Before learning the QIDs of her target the best the adversary can do is to guess one of the $n$ rows, thus her expected probability of guessing correctly the row is

$\begin{equation}
1/n \text{ .}\nonumber
\end{equation}$

In the example the prior vulnerability is $1/ 8$.

**Posterior vulnerability:** The adversary's chance of re-identifying a random target after observing the data.

After the adversary learned $r_t[\mathcal{Q}]$, she will filter all records $\{r_i~:~r_i[\mathcal{Q}] = r_t[\mathcal{Q}]\}$ and from this subset the best she can do is guessing one of the rows. Her expected chance of success is

$\begin{equation}
\frac{1}{n} \sum\limits_{r_t \in D} \frac{1}{|~\{r_i~:~r_i[\mathcal{Q}] = r_t[\mathcal{Q}]\}~|}\nonumber
\end{equation}$

In the example, assume the adversary knows the age and education of her target. So the possible targets are:
- (20, Master)
- (30, High School)
- (30, PhD)
- (55, Bachelor)

The posterior is then $\Large \frac{1 + 2\cdot \frac{1}{2} + 2\cdot \frac{1}{2} + 3\cdot \frac{1}{3}}{8} = \frac{4}{8} = \frac{1}{2}$

---
## Attribute Inference

Assume the sensitive attribute is *income*.
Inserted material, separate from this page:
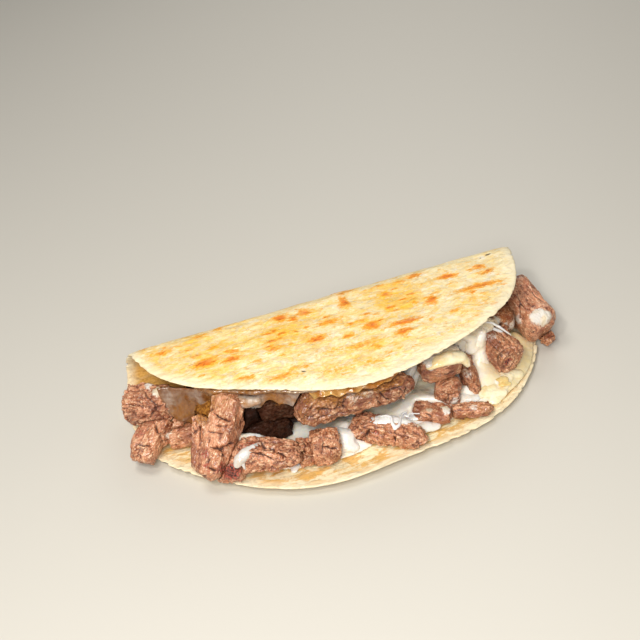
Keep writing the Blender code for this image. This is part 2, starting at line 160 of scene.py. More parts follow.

**Prior vulnerability:** The adversary's chance of guessing correctly the sensitive attribute value of a random target before observing the data.

Before learning the QIDs of her target the best she can do is guessing the most frequent attribute value in the dataset, thus her expected probabilty of success is

$\begin{equation}
\max\limits_{v \in \mathcal{D}(a_s)} \frac{|r_i~:~r_i[a_s] = v|}{n}\text{ .}\nonumber
\end{equation}$

In the example, the most frequent income is "medium" that appears in 4 records, so the prior vulnerability will be $4/8 = 1/2$.

**Posterior vulnerability:** The adversary's chance of guessing correctly the sensitive attribute value of a random target after observing the data.

After the adversary learned $r_t[\mathcal{Q}]$, she will filter all records $\{r_i:~r_i[\mathcal{Q}] = r_t[\mathcal{Q}]\}$ and from this subset the best she can do is to guess the attribute value with the highest frequency in the subset. Her expected chance of sucess is

$\begin{equation}
\frac{1}{n} \sum\limits_{r_t \in D} \max\limits_{v \in \mathcal{D}(a_s)} \frac{|~\{r_i~:~r_i[\mathcal{Q}] = r_t[\mathcal{Q}]\} \wedge r_i[a_s] = v~|}{|~\{r_i~:~r_i[\mathcal{Q}] = r_t[\mathcal{Q}]\}~|}
\end{equation}$

In the example the posterior vulnerability will be $\Large\frac{1 + 2\cdot \frac{1}{2} + 2\cdot 1 + 3\cdot \frac{2}{3}}{8} = \frac{6}{8} = \frac{3}{4}$.